What the board did right: respected the vote and found a more financially sustainable approach.
06What homeowners should remember
- Special assessments are legally enforceable — you can't refuse to pay without consequences
- Ask for the reserve study and percent-funded status before buying into an HOA
- Low reserves = higher likelihood of special assessments in your future
- If you receive a special assessment notice, ask for a payment plan immediately
- You may have the right to vote on large special assessments — check your state law and CC&Rs
- Request an estoppel certificate before buying to check for pending assessments
07What board members should remember
- Check whether member approval is required before levying any special assessment
- Provide clear documentation explaining why the assessment is needed and how the amount was calculated
- Offer a payment plan — especially for assessments over $1,000 per unit
- Use special assessment funds only for the stated purpose
- Disclose pending assessments to prospective buyers through the resale package
- The best way to avoid special assessments is to fund reserves at recommended levels consistently
08Relevant laws
Special assessment authority and procedures vary by state. Here's a quick-reference table for the most commonly referenced provisions.
| State | Key Provisions |
|---|---|
| California | Civ. Code § 5605 — board can levy up to 5% without vote; member approval above that |
| Colorado | C.R.S. § 38-33.3-303 — board authority; § 38-33.3-316.3 — payment plan requirements |
| Texas | Prop. Code § 209.0064 — special assessment authority; § 209.0062 — payment plans |
| Florida | § 720.306 — member approval may be required per governing documents |
| Nevada | NRS 116.3115 — assessment authority; NAC 116.470 — collection fee caps |
| General | Governing documents (CC&Rs) typically define the board's special assessment authority and any member-vote thresholds |
FAQFrequently asked questions
What is a special assessment?+
A special assessment is a one-time charge levied by an HOA on all homeowners to fund an expense that can’t be covered by the operating budget or reserve account. Common triggers include major repairs, insurance shortfalls, legal settlements, and emergencies.
Are special assessments tax deductible?+
Generally no for primary residences. However, if you rent out your property, special assessments related to maintenance and repairs may be deductible as a rental expense. Special assessments that add value (like building a new amenity) may need to be capitalized. Consult a tax professional for your specific situation.
Can a special assessment be reversed?+
If the assessment required a member vote, the members could potentially vote to rescind it before funds are collected. If it was within the board’s authority, reversal would require a board vote. Once funds have been collected and spent, reversal is not practical. If you believe the assessment was improperly levied, consult an HOA attorney about your options.
What if I just bought and there’s already a special assessment?+
In most states, HOA obligations run with the property. If the assessment was approved before you closed, you’re generally responsible for paying it — even if the seller didn’t disclose it. This is why requesting an estoppel certificate or resale disclosure before closing is critical.

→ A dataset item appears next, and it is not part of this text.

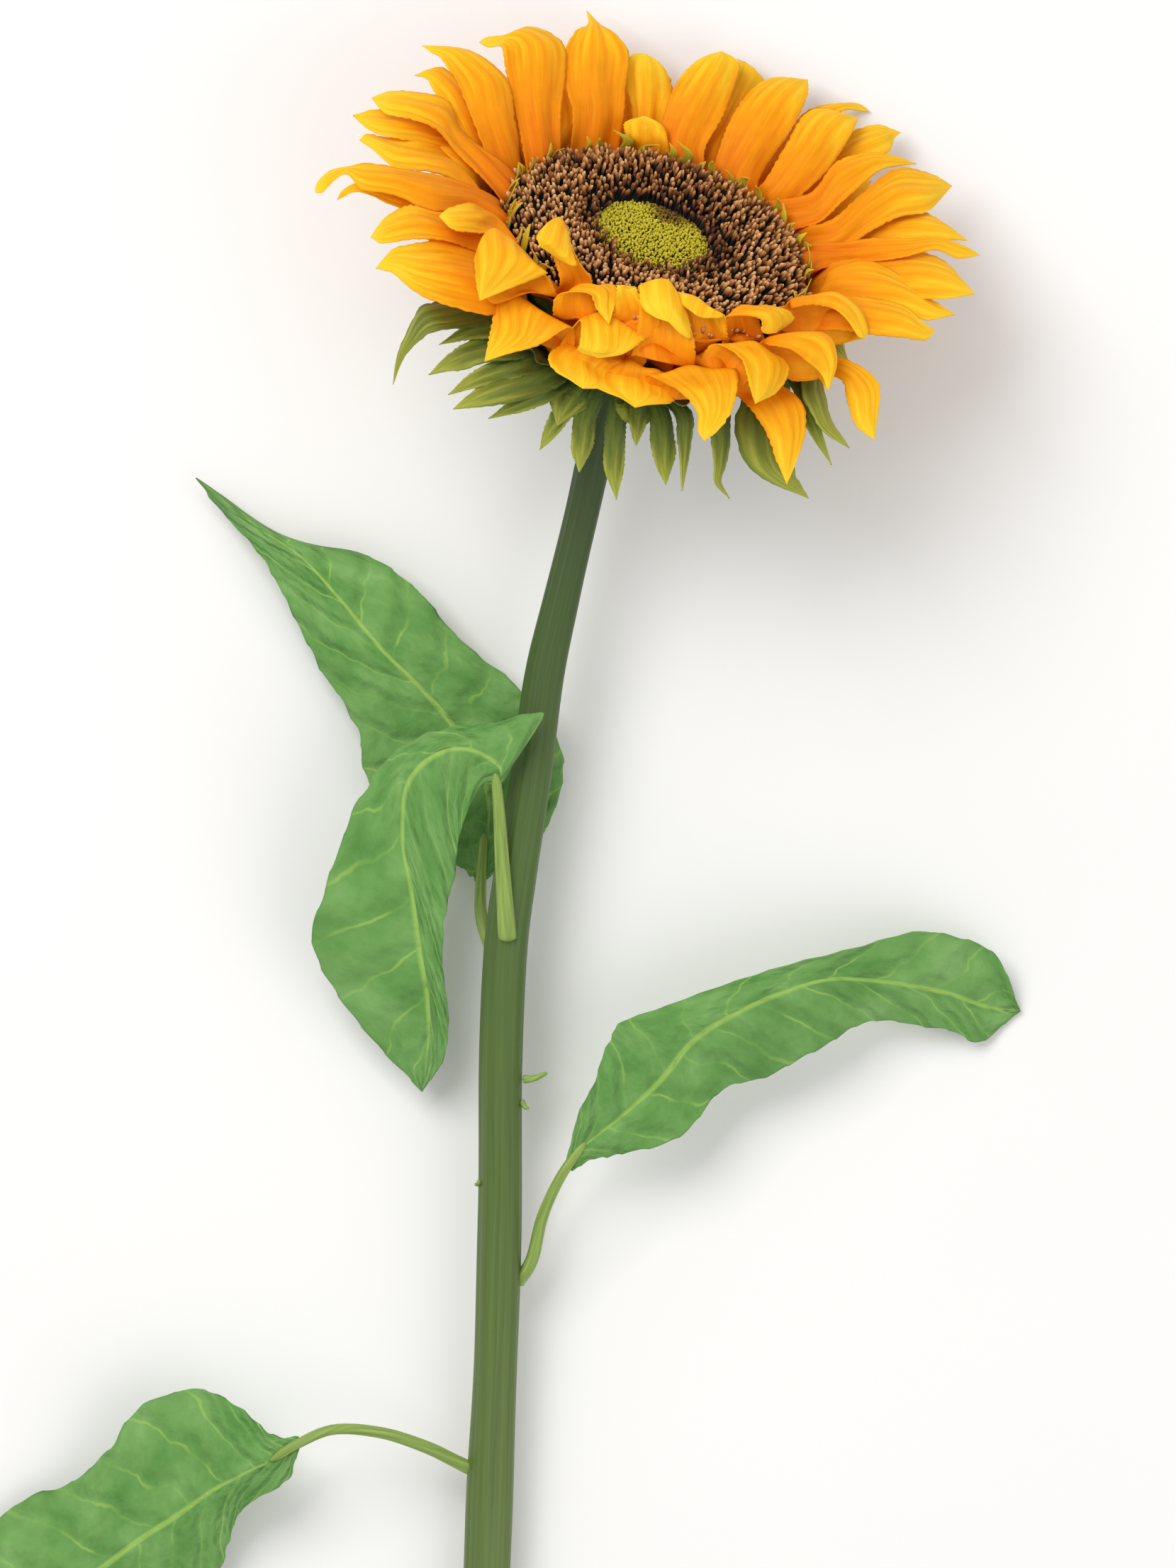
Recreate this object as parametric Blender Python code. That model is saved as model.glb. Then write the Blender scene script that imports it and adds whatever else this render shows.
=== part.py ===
"""A cut sunflower lying on its side: a leafy stem, a nodding head, its petals, bracts and disc.

Run with: blender --background --python part.py

The script works in millimetres in the flower's own frame: x and y are measured on the
surface from the point under the middle of the disc, y runs up the stem towards the head,
and z is the height above the surface. PLACE then puts the middle of the flower's box over
the world's origin. Places on the head are given as (azimuth, radius, height): degrees
round the disc, millimetres out from its axis, and millimetres above its face.
"""

import math
from typing import NamedTuple

import bmesh
import bpy
from mathutils import Matrix, Vector
from mathutils.bvhtree import BVHTree

MM = 0.001

# Where the flower lies: the middle of its box goes over the world's origin.
PLACE = Vector((56, 220, 0))

# The head: how high the middle of the disc lies, how far its face leans from level, and
# how far its level axis is turned clockwise from +X.
HEAD_HEIGHT = 62.0
HEAD_LEAN = 56.0
HEAD_TURN = 18.0

# The disc and the receptacle that carries it, as (radius, height) profiles.
DISC_RADIUS = 41.0
EYE_RADIUS = 16.4
SEAM = 0.3
RING_PROFILE = (
    (EYE_RADIUS + SEAM, -4.0),
    (DISC_RADIUS, -4.0),
    (DISC_RADIUS + 0.6, -1.0),
    (39.0, 2.0),
    (33.0, 4.0),
    (26.0, 4.0),
    (20.0, 2.2),
    (EYE_RADIUS + SEAM, 0.0),
)
EYE_PROFILE = ((0.0, -4.0), (EYE_RADIUS, -4.0), (EYE_RADIUS, -0.5), (11.0, 0.2), (0.0, 0.6))
RECEPTACLE_PROFILE = (
    (0.0, -34.0),
    (6.4, -34.0),
    (12.0, -31.0),
    (25.0, -27.0),
    (35.5, -20.0),
    (39.6, -12.0),
    (40.6, -4.3),
    (0.0, -4.3),
)
LATHE_STEPS = 36

# The stem: its route as (x, y, z, radius) from the head down to the cut end.
STEM_ROUTE = (
    (-8.9, -27.4, 42.4, 5.6),
    (-12.0, -38.0, 35.6, 5.0),
    (-15.6, -52.0, 31.0, 4.9),
    (-20.0, -72.0, 28.2, 4.9),
    (-25.9, -97.0, 26.5, 5.2),
    (-30.5, -118.0, 25.3, 5.5),
    (-34.2, -146.0, 23.6, 5.8),
    (-38.4, -172.0, 21.8, 6.1),
    (-41.0, -192.0, 20.6, 6.2),
    (-42.4, -223.0, 18.6, 6.2),
    (-42.6, -262.0, 16.2, 6.2),
    (-43.6, -300.0, 13.9, 6.3),
    (-45.2, -338.0, 11.8, 6.5),
    (-46.6, -376.0, 10.0, 6.6),
    (-49.0, -430.0, 8.2, 6.7),
    (-52.0, -500.0, 6.8, 6.8),
)
STEM_STEP = 12.0
STEM_SIDES = 14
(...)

How much can an HOA special assessment be?+
There’s no universal cap. The amount depends on the expense being funded and the number of units sharing the cost. Some governing documents set a maximum the board can levy without member approval. State laws may also set thresholds above which a vote is required. Assessments of $10,000+ per unit, while uncommon, are not unheard of for major infrastructure projects.
Can I sell my home to avoid paying a special assessment?+
You can sell, but the assessment doesn’t disappear. If it’s already been approved, the obligation will show up during the buyer’s title search or estoppel review. Most buyers will either require the seller to pay it at closing or reduce their offer by the assessment amount.